- [DIRECTIVE]:
Determine how many lines include the word "node", then give that number and nothing more.

- [MATERIALS PROVIDED]:
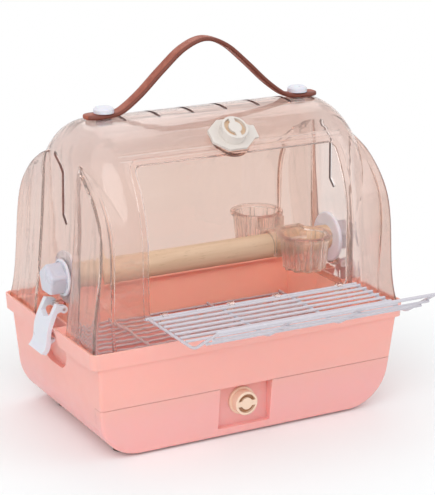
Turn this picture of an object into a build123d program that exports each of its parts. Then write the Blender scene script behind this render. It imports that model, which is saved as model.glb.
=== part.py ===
from build123d import *
from math import atan2, cos, degrees, radians, sin, sqrt, tan
import os

# A bird travel carrier. Lengths are in millimetres and angles in degrees.
# X runs along the carrier, Y from its front (-) to its back (+) and Z up.
# The origin is on the ground, under the middle of the carrier.

# Fits, each used wherever two pieces meet.
running_gap = 0.07  # round pin or shaft in its hole, on the radius
sliding_gap = 0.6  # drawer, cups and other loose sliding pieces, on each side
seat_gap = 0.2  # a loose piece above the face that carries it
clear_gap = 0.4  # pieces that pass each other
curve_gap = 0.7  # a flat piece under the curve of the roof

# Base tub.
rim_length = 330.0
rim_depth = 207.0
rim_top = 109.0
rim_height = 15.0
rim_taper = 3.8
rim_lip = 1.8
rim_corner = 7.0
rim_overhang_end = 7.5
rim_overhang_side = 1.4
tub_wall = 2.6
tub_corner = 42.0
tub_edge = 3.0
end_draft = 0.07
side_draft = 0.1065
foot_height = 2.0
shelf_drop = 5.0
shelf_thickness = 2.2
shelf_half_length = rim_length / 2 - 9.5
shelf_half_depth = rim_depth / 2 - 9.9

# Scoop in each end of the tub, which the latch hangs in.
scoop_half = 28.0
scoop_bottom_z = 67.0
scoop_corner = 18.0
scoop_back_x = rim_length / 2 - 15.0
scoop_wall = 2.2
scoop_rim_half = 17.5
scoop_neck_half = 26.0
scoop_neck_z = 96.0

# Drawer and its front panel.
seam_z = 52.0
seam_gap = 0.5
panel_back_y = -rim_depth / 2 + 19.0
panel_skin = 2.6
recess_left = -33.0
recess_right = 22.6
recess_floor_y = panel_back_y - 1.0
recess_ledge_z = 10.2
recess_corner = 2.0
tray_wall = 2.2
tray_height = 44.0
tray_front_y = panel_back_y + 9.0
tray_back_gap = 3.0
lintel_thickness = 2.4

# Wire floor.
floor_z = 63.5
floor_wire = 2.4
floor_cross_wire = 2.8
floor_pitch = 11.7
floor_half_depth = shelf_half_depth - clear_gap - floor_wire / 2
floor_cross_x = 55.0
floor_scoop_gap = 4.0
floor_support_width = 12.0
floor_support_height = 3.0
floor_support_reach = 4.0

# Feet.
foot_radius = 8.0
foot_x = rim_length / 2 - 44.0
foot_front_y = -rim_depth / 2 + 35.5
foot_back_y = rim_depth / 2 - 47.5

# Clear hood: a barrel-shaped dome with a rounded pillar at each corner.
hood_wall = 2.2
hood_foot_z = rim_top - shelf_drop + seat_gap
hood_end = rim_length / 2
dome_half_depth = rim_depth / 2 - 10.5
dome_spring_z = 190.0
dome_rise = 106.0
dome_ridge_radius = dome_half_depth - 9.0
dome_foot_half_depth = dome_half_depth + 3.0
dome_end_foot_x = hood_end - 18.6
dome_end_top_x = hood_end - 21.8
dome_end_radius = 33.0
pillar_foot = (hood_end - 3.8, -dome_half_depth - 7.9)
pillar_waist = (hood_end - 13.6, -dome_half_depth - 3.6, 196.0)
pillar_head = (hood_end - 16.8, 250.0)
pillar_shoulder = ((-dome_half_depth + 1.0, 217.0), (-dome_half_depth + 13.0, 235.0))
pillar_peak_z = 263.0
pillar_crown = (hood_end - 20.6, 271.0)
pillar_inner_x = hood_end - 26.2
pillar_edge = 4.0
shoulder_inner_x = hood_end - 52.0
channel_half = 34.0

# Openings in the hood.
door_half = shoulder_inner_x - 8.8
door_sill_z = 132.0
door_head_z = 265.0
door_corner = 6.0
frame_width = 5.6
frame_proud = 1.0
roof_slots_x = (17.5, 52.5, 87.5)
roof_slot_length = 36.0
roof_slot_y = 4.5
roof_slot_width = 3.6
end_slot_path = ((-6.0, 204.0), (0.0, 210.0), (0.0, 249.5), (7.3, 256.0), (18.5, 263.0))
end_slot_width = 4.4

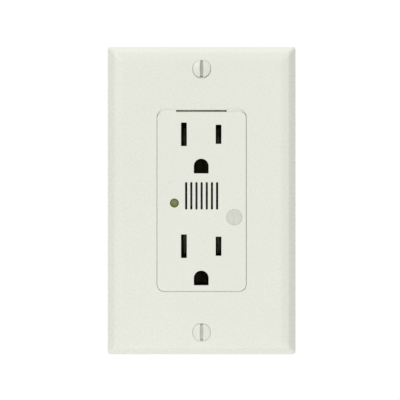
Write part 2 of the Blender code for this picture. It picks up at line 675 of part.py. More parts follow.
def rear_housing():
    """The moulded rear body, with a pocket for the terminals along each side."""
    chamfer, corner = 0.6 * MM, 2.5 * MM
    width, height = 2 * HOUSING_HALF_WIDTH, 2 * HOUSING_HALF_HEIGHT
    smaller = centred_rectangle(width - 2 * chamfer, height - 2 * chamfer, corner - 0.5 * MM)
    housing = loft(
        "rear_housing",
        [
            (HOUSING_FRONT, centred_rectangle(width, height, corner)),
            (HOUSING_REAR - chamfer, centred_rectangle(width, height, corner)),
            (HOUSING_REAR, smaller),
        ],
        GREY_PLASTIC,
    )
    inside = centred_rectangle(2 * CAVITY_HALF_WIDTH, 2 * CAVITY_HALF_HEIGHT, 1.5 * MM)
    cut(housing, [prism("housing_cavity", [inside], (-MM, HOUSING_FLOOR))])
    corners = [(x, z) for x in (-COLUMN_X, COLUMN_X) for z in (-COLUMN_Z, COLUMN_Z)]
    join(
        housing,
        [
            cylinder(f"column_{i}", (x, HOUSING_FRONT + 0.1 * MM, z), REAR, 2.4 * MM, 30 * MM)
            for i, (x, z) in enumerate(corners)
        ],
    )
    cutters = [box("foot_notch", around(0, 3.4 * MM), (-MM, 1.5 * MM), (CAVITY_HALF_HEIGHT - MM, 40 * MM))]
    for i, (x, z) in enumerate(corners):
        cutters.append(cylinder(f"column_bore_{i}", (x, -MM, z), REAR, 1.4 * MM, 35 * MM, sides=12))
        cutters.append(cylinder(f"column_counterbore_{i}", (x, 29.3 * MM, z), REAR, 2.7 * MM, 5 * MM))
    outside = HOUSING_HALF_WIDTH + MM
    for side in (-1, 1):
        pocket = sorted((side * POCKET_FLOOR, side * outside))
        cutters.append(box(f"terminal_pocket_{side}", pocket, (3.0 * MM, 20.5 * MM), around(0, 21 * MM)))
        drop_in = sorted((side * (POCKET_FLOOR - 0.1 * MM), side * 18.3 * MM))
        cutters.append(box(f"drop_in_slot_{side}", drop_in, (-MM, 4 * MM), around(0, 19.5 * MM)))
        wall = sorted((side * 14 * MM, side * 17.2 * MM))
        cutters.append(box(f"bridge_slot_{side}", wall, (-2 * MM, 14.2 * MM), around(0, 2.9 * MM)))
        for end in (-1, 1):
            centre = (side * 14 * MM, TERMINAL_Y, end * TERMINAL_Z)
            cutters.append(cylinder(f"tip_hole_{side}_{end}", centre, (side, 0, 0), 2.4 * MM, 5 * MM))
            for step in (-1, 1):
                hole = (side * 18.8 * MM, 19 * MM, end * TERMINAL_Z + step * 3.6 * MM)
                wire = cylinder(f"wire_hole_{side}_{end}_{step}", hole, REAR, 1.3 * MM, 15 * MM, sides=12)
                cutters.append(wire)
    ground = (-outside, -17.0 * MM)
    cutters.append(box("ground_pocket", ground, (-MM, 14.5 * MM), around(GROUND_TERMINAL_Z, 5.0 * MM)))
    return cut(housing, cutters)


# Circuit board and what is on it


def circuit_board():
    outline = centred_rectangle(28.4 * MM, 51.6 * MM, MM, 2)
    holes = [circle(PILOT_X + side * 1.27 * MM, PILOT_Z, 0.5 * MM, 8) for side in (-1, 1)]
    return prism("circuit_board", [outline, *holes], (BOARD_FRONT, BOARD_REAR), BOARD_GREEN)


def leads(name, places, y, radius=0.3 * MM):
    """Round wires between two depths."""
    return [
        cylinder(f"{name}_lead_{i}", (x, y[0], z), REAR, radius, y[1] - y[0], sides=8)
        for i, (x, z) in enumerate(places)
    ]


def varistor(name, z):
    """A coated disc that lies flat behind the board on its two leads."""
    radius, half = 6.8 * MM, 2.1 * MM
    x, middle = -5.6 * MM, 22.6 * MM
    profile = [(0, half), (radius - 1.2 * MM, half), (radius, half / 2), (radius, -half / 2)]
    profile += [(radius - 1.2 * MM, -half), (0, -half)]
    disc = turned(name, profile, (x, middle, z), REAR, BLUE_RESIN, sides=20)
    places = [(x - 3.7 * MM, z), (x + 3.7 * MM, z)]
    return join(disc, leads(name, places, (BOARD_REAR + GAP, middle)))


def body_along_z(name, x, y, z, radius, length, finish, sides=12):
    """A resistor or thermal fuse lying along Z, with a rounded body and bent-down leads."""
    neck = 0.7 * MM
    profile = [(0, length / 2), (radius - neck, length / 2), (radius, length / 2 - neck)]
    profile += [(r, -h) for r, h in reversed(profile)]
    body = turned(name, profile, (x, y, z), (0, 0, 1), finish, sides)
    wires = []
    for end in (-1, 1):
        far = z + end * (length / 2 + 1.5 * MM)
        path = [(x, y, z), (x, y, far), (x, BOARD_REAR + GAP, far)]
        wires.append(bent_sheet(f"{name}_wire_{end}", path, (1, 0, 0), 0.6 * MM, None, 0.6 * MM))
    return join(body, wires)


def filter_capacitor():
    y = (BOARD_REAR + GAP, 27.5 * MM)
    outline = rounded_rectangle(3.0 * MM, 10.5 * MM, 22.5 * MM, 0.8 * MM)
    made = prism("filter_capacitor", [outline], y, YELLOW_FILM)
    made.location.x = 7.6 * MM
    return made


def reservoir_capacitor():
    """A small electrolytic can standing on the board, with the crimped groove near its base."""
    radius, height = 3.1 * MM, 8.0 * MM
    profile = [(0, height), (radius - 0.5 * MM, height), (radius, height - 0.5 * MM), (radius, 2 * MM)]
    profile += [(radius - 0.4 * MM, 1.6 * MM), (radius, 1.2 * MM), (radius, 0), (0, 0)]
    foot = (8.0 * MM, BOARD_REAR + GAP, -5.0 * MM)
    return turned("reservoir_capacitor", profile, foot, REAR, BLACK_RESIN, 20)


def alarm_driver():
    """Eight-pin chip behind the board."""
    span = ((4.6 * MM, 10.4 * MM), (18.6 * MM, 21.6 * MM), (-23.4 * MM, -14.4 * MM))
    body = box("alarm_driver_chip", *span, BLACK_RESIN)
    pins = []
    for side, x in ((-1, 4.6 * MM), (1, 10.4 * MM)):
        for i in range(4):
            z = (-18.9 + (i - 1.5) * 2.2) * MM
            bend = x + side * 0.7 * MM
            path = [(x - side * MM, 20 * MM, z), (bend, 20 * MM, z), (bend, BOARD_REAR + GAP, z)]
            pins.append(bent_sheet(f"chip_pin_{side}_{i}", path, (0, 0, 1), 0.9 * MM, None, 0.4 * MM))
    return join(body, pins)


def alarm_sounder():
    """Buzzer behind the grille: a can with a sound hole, on two long pins."""
    radius, front, depth = 6.0 * MM, FACE_INSIDE + GAP, 7.0 * MM
    port, well = 1.6 * MM, 1.2 * MM
    profile = [(0, -well), (port, -well), (port, 0), (radius - 0.5 * MM, 0), (radius, -0.5 * MM)]
    profile += [(radius, -depth), (0, -depth)]
    can = turned("alarm_sounder", profile, (0, front, GRILLE_Z), FRONT, BLACK_RESIN, 24)
    places = [(-3.9 * MM, GRILLE_Z), (3.9 * MM, GRILLE_Z)]
    return join(can, leads("sounder", places, (front + depth - MM, BOARD_FRONT - GAP), 0.35 * MM))


def pilot_lamp():
    """3 mm light-emitting diode in the face, on two long leads to the board."""
    radius, tip, base = PILOT_RADIUS, FACE_FRONT + 0.15 * MM, -0.9 * MM
    height = base - tip
    turns = [HALF_TURN / 10 * i for i in range(6)]
    dome = [(radius * math.sin(a), height - radius * 0.6 * (1 - math.cos(a))) for a in turns]
    profile = [*dome, (radius, 0.9 * MM), (1.9 * MM, 0.9 * MM), (1.9 * MM, 0), (0, 0)]
    lamp = turned("pilot_lamp", profile, (PILOT_X, base, PILOT_Z), FRONT, GREEN_LENS, 24)
    places = [(PILOT_X + side * 1.27 * MM, PILOT_Z) for side in (-1, 1)]
    return join(lamp, leads("pilot", places, (base - 0.5 * MM, BOARD_FRONT - GAP), 0.25 * MM))


def pilot_spacer():
    """Nylon tube that holds the lamp off the board."""
    outer, inner, front, rear = 2.4 * MM, 1.75 * MM, -0.5 * MM, BOARD_FRONT - GAP
    profile = [(inner, front), (outer, front), (outer, rear), (inner, rear), (inner, front)]
    profile = [(radius, -y) for radius, y in profile]
    return turned("pilot_spacer", profile, (PILOT_X, 0, PILOT_Z), FRONT, CLEAR_NYLON, 20)


def build():
    wall_plate()
    plate_screw("plate_screw_upper", PLATE_SCREW_Z, 0)
    plate_screw("plate_screw_lower", -PLATE_SCREW_Z, 0)
    face_cover()
    mounting_strap()
    self_ground_clip()
    rivet("clip_rivet", -RIVET_Z, -STRAP_THICKNESS - GAP, 1.3 * MM)
    rivet("ground_rivet", RIVET_Z, -STRAP_THICKNESS - GAP, 1.4 * MM)
    ground_contacts()
    ground_screw()
    rear_housing()
    for name, end, turn in (("upper", 1, 35), ("lower", -1, 110)):
        device_screw(f"device_screw_{name}", end * DEVICE_SCREW_Z, turn)
        screw_retainer(f"screw_retainer_{name}", end * DEVICE_SCREW_Z)
    for pole, side, finish in (("line", 1, BRASS), ("neutral", -1, NICKEL)):
        blade_contacts(f"{pole}_contacts", side, BRASS)
        for name, end, turn in (("upper", 1, 15), ("lower", -1, 70)):
            clamp_plate(f"{pole}_clamp_{name}", side, end * TERMINAL_Z)
            terminal_screw(f"{pole}_screw_{name}", side, end * TERMINAL_Z, finish, turn)
    for name, x, z, turn in (
        ("upper_left", -COLUMN_X, COLUMN_Z, 20),
        ("upper_right", COLUMN_X, COLUMN_Z, 65),
        ("lower_left", -COLUMN_X, -COLUMN_Z, 130),
        ("lower_right", COLUMN_X, -COLUMN_Z, 90),
    ):
        housing_screw(f"housing_screw_{name}", x, z, turn)
    circuit_board()
    varistor("varistor_line_neutral", 16.5 * MM)
    varistor("varistor_line_ground", 1.5 * MM)
    varistor("varistor_neutral_ground", -13.5 * MM)
    body_along_z("thermal_fuse", 6.0 * MM, 20.6 * MM, 4.0 * MM, 1.8 * MM, 7.0 * MM, BEIGE_BODY)
    body_along_z("lamp_resistor", 12.3 * MM, 19.6 * MM, 16.0 * MM, 1.2 * MM, 6.0 * MM, BEIGE_BODY)
    body_along_z("bleed_resistor", 12.3 * MM, 19.6 * MM, 5.0 * MM, 1.2 * MM, 6.0 * MM, BEIGE_BODY)
    filter_capacitor()
    reservoir_capacitor()
    alarm_driver()
    alarm_sounder()
    pilot_lamp()
    pilot_spacer()


build()
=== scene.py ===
"""Looks of the surge-protective duplex receptacle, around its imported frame.

Shapes are made in millimetres, in the frame's axes (+X right, +Y into the wall, +Z up), and
scaled to metres as they become objects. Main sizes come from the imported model; the places of
slots and holes, which its boxes can't give, are constants here.
"""

import math

import bmesh
import bpy
from mathutils import Matrix, Vector
from mathutils.geometry import tessellate_polygon


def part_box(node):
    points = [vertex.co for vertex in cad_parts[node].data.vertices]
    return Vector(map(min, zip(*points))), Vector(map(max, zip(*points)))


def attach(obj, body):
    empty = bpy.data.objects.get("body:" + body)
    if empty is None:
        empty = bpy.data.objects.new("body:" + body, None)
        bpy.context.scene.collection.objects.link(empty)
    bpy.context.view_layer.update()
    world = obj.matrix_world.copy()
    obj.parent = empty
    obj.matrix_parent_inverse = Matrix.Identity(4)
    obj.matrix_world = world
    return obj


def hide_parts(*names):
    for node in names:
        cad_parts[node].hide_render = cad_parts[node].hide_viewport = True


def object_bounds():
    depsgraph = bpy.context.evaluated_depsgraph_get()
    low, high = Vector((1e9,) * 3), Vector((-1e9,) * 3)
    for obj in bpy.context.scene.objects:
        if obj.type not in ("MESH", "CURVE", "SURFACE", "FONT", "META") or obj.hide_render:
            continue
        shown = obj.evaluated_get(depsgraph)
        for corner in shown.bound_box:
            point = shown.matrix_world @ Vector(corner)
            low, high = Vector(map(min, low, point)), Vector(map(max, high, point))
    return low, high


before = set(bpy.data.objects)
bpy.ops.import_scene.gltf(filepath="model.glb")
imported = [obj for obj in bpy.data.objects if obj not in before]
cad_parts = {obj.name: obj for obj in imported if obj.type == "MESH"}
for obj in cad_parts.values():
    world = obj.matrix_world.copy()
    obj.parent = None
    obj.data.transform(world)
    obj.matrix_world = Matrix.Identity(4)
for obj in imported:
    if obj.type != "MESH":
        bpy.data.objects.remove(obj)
cad_low, cad_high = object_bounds()

MM = 0.001
FRONT, REAR = Vector((0, -1, 0)), Vector((0, 1, 0))
RIGHT, UP = Vector((1, 0, 0)), Vector((0, 0, 1))
XZ = (RIGHT, UP, REAR)  # an outline seen from the front, extruded into the wall
YZ = (REAR, UP, RIGHT)  # an outline seen from the side, extruded across
YX = (REAR, RIGHT, UP)  # an outline seen from above, extruded upwards
RECEPTACLE = "receptacle"

# Places and sizes, in mm
SIDES = (-1, 1)
ENDS = (("upper", 1), ("lower", -1))
POLES = (("line", 1), ("neutral", -1))
BLADE_X, BLADE_Z = 6.35, (24.3, -16.75)
BLADE_WIDTH = 2.10
NEUTRAL_HEIGHT, LINE_HEIGHT = 8.65, 7.05
OUTLET_X = -0.15  # the outlets stand a hair left of the plate's middle
GROUND_DROP, GROUND_RADIUS = 11.65, 2.70
GRILLE_Z, GRILLE_PITCH, GRILLE_WIDTH, GRILLE_HEIGHT, GRILLE_COUNT = 1.72, 1.89, 0.80, 10.1, 7
DISC, DISC_RADIUS = (12.0, -6.15), 2.95
OPENING = (16.42, -33.37, 33.25)  # half width, bottom and top of the plate's opening
BOX_SCREW_Z, PLATE_SCREW_Z, RIVET_Z = 41.65, 48.42, 36.2
COLUMN = (13.3, 29.5)  # the housing's screw columns
CORNERS = [(x, z) for x in (-COLUMN[0], COLUMN[0]) for z in (-COLUMN[1], COLUMN[1])]
TERMINAL_Y, TERMINAL_Z = 11.5, 12.0
THREAD_PITCH = 0.794  # 32 to the inch
GROUND_SCREW = (6.0, -27.2)
SKIN = 0.8  # how thick the white face is in front of the black pieces
GRILLE_SPAN = (GRILLE_Z - GRILLE_HEIGHT / 2 - 0.5, GRILLE_Z + GRILLE_HEIGHT / 2 + 0.5)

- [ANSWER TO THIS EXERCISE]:
4